Records that describe objects:
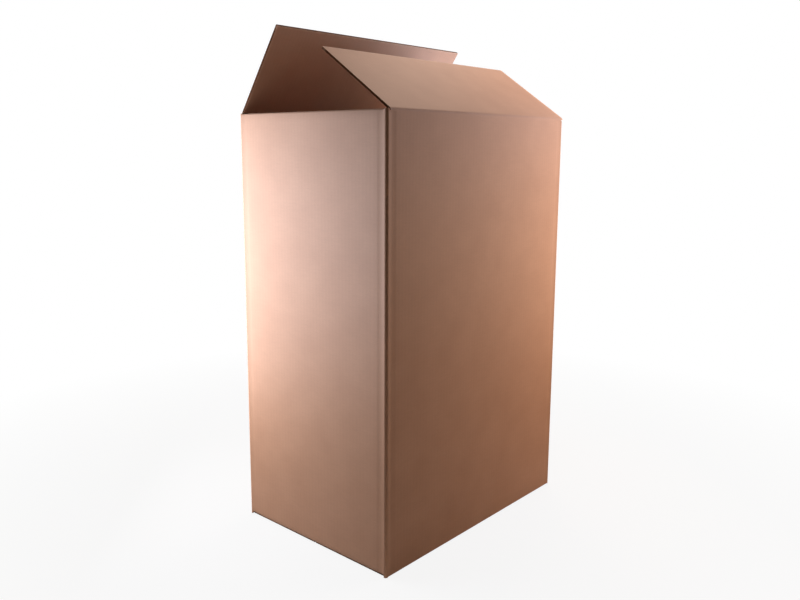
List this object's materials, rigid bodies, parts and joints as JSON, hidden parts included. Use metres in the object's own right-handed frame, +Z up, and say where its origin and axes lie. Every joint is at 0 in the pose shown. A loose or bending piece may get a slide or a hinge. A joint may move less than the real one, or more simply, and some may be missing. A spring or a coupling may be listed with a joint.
{
  "type": "corrugated box",
  "caption": "Tall plain corrugated box with a closed bottom, short end flaps folded in, and long top flaps that swing on their creases to close it.",
  "frame": {"origin": "middle of the base, on the surface that the box stands on", "axes": "+Z up, +X along the long panels, -Y is the long panel nearest in the picture, -X is the end panel nearest in it"},
  "size_m": [0.51, 0.357, 0.9058],
  "materials": {
    "carton_board": "matte",
    "flap_board": "matte"
  },
  "bodies": {
    "carton": {"carton": "carton_board"},
    "front_flap": {"front_flap": "flap_board"},
    "rear_flap": {"rear_flap": "flap_board"}
  },
  "joints": [
    {"name": "front_flap_fold", "type": "hinge", "parent": "carton", "child": "front_flap", "pos_m": [0, -0.1785, 0.76], "axis": [1, 0, 0], "range_deg": [-34, 230]},
    {"name": "rear_flap_fold", "type": "hinge", "parent": "carton", "child": "rear_flap", "pos_m": [0, 0.1785, 0.76], "axis": [-1, 0, 0], "range_deg": [-55, 209]}
  ]
}
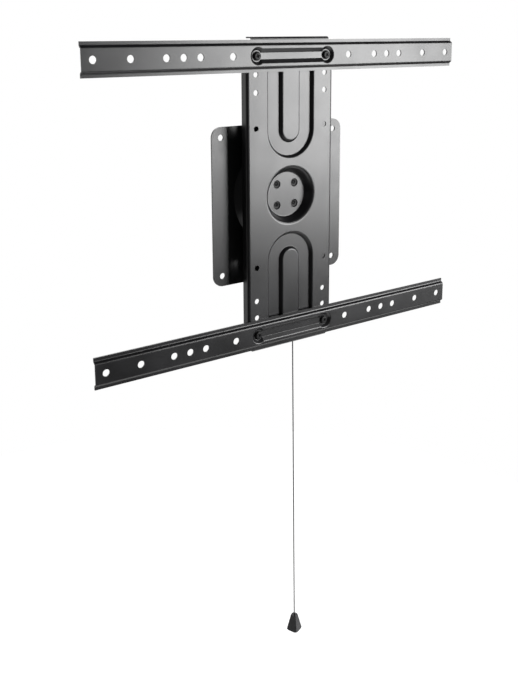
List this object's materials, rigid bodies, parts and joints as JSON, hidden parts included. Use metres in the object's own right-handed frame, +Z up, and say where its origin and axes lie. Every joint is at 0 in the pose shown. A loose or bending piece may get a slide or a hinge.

To be done: Exact copies of all the records are required.

Solution to this task:
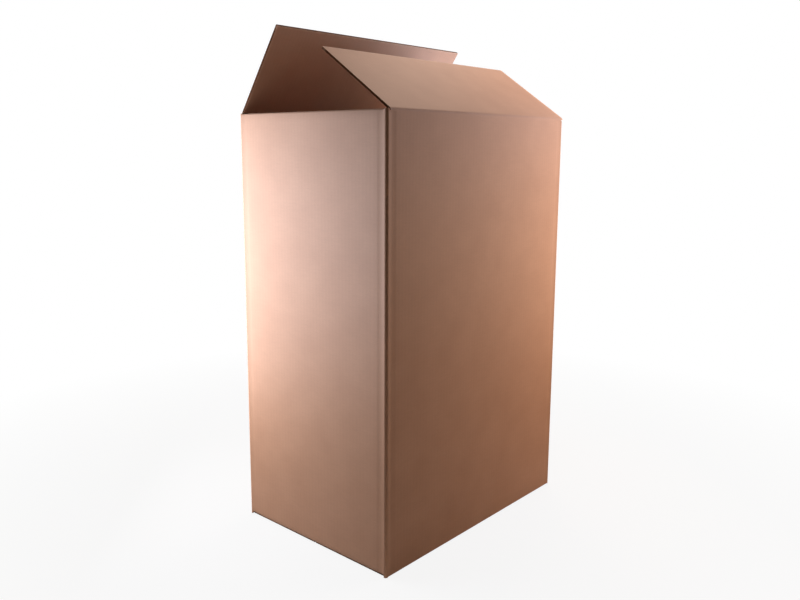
List this object's materials, rigid bodies, parts and joints as JSON, hidden parts included. Use metres in the object's own right-handed frame, +Z up, and say where its origin and axes lie. Every joint is at 0 in the pose shown. A loose or bending piece may get a slide or a hinge. A joint may move less than the real one, or more simply, and some may be missing. A spring or a coupling may be listed with a joint.
{
  "type": "corrugated box",
  "caption": "Tall plain corrugated box with a closed bottom, short end flaps folded in, and long top flaps that swing on their creases to close it.",
  "frame": {"origin": "middle of the base, on the surface that the box stands on", "axes": "+Z up, +X along the long panels, -Y is the long panel nearest in the picture, -X is the end panel nearest in it"},
  "size_m": [0.51, 0.357, 0.9058],
  "materials": {
    "carton_board": "matte",
    "flap_board": "matte"
  },
  "bodies": {
    "carton": {"carton": "carton_board"},
    "front_flap": {"front_flap": "flap_board"},
    "rear_flap": {"rear_flap": "flap_board"}
  },
  "joints": [
    {"name": "front_flap_fold", "type": "hinge", "parent": "carton", "child": "front_flap", "pos_m": [0, -0.1785, 0.76], "axis": [1, 0, 0], "range_deg": [-34, 230]},
    {"name": "rear_flap_fold", "type": "hinge", "parent": "carton", "child": "rear_flap", "pos_m": [0, 0.1785, 0.76], "axis": [-1, 0, 0], "range_deg": [-55, 209]}
  ]
}
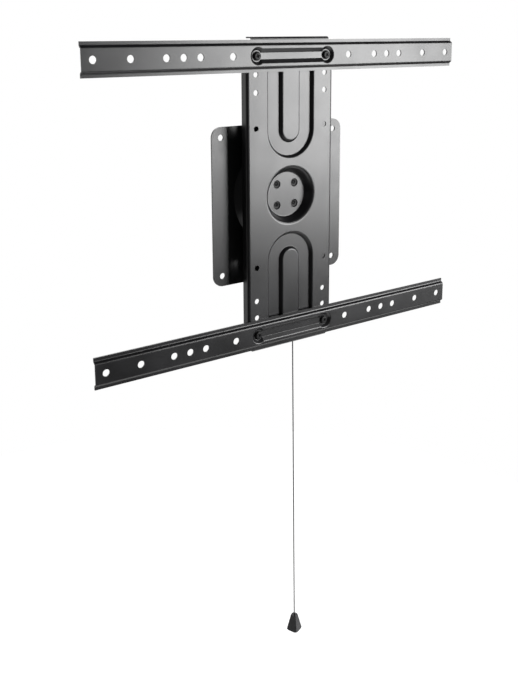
List this object's materials, rigid bodies, parts and joints as JSON, hidden parts included. Use metres in the object's own right-handed frame, +Z up, and say where its origin and axes lie. Every joint is at 0 in the pose shown. A loose or bending piece may get a slide or a hinge.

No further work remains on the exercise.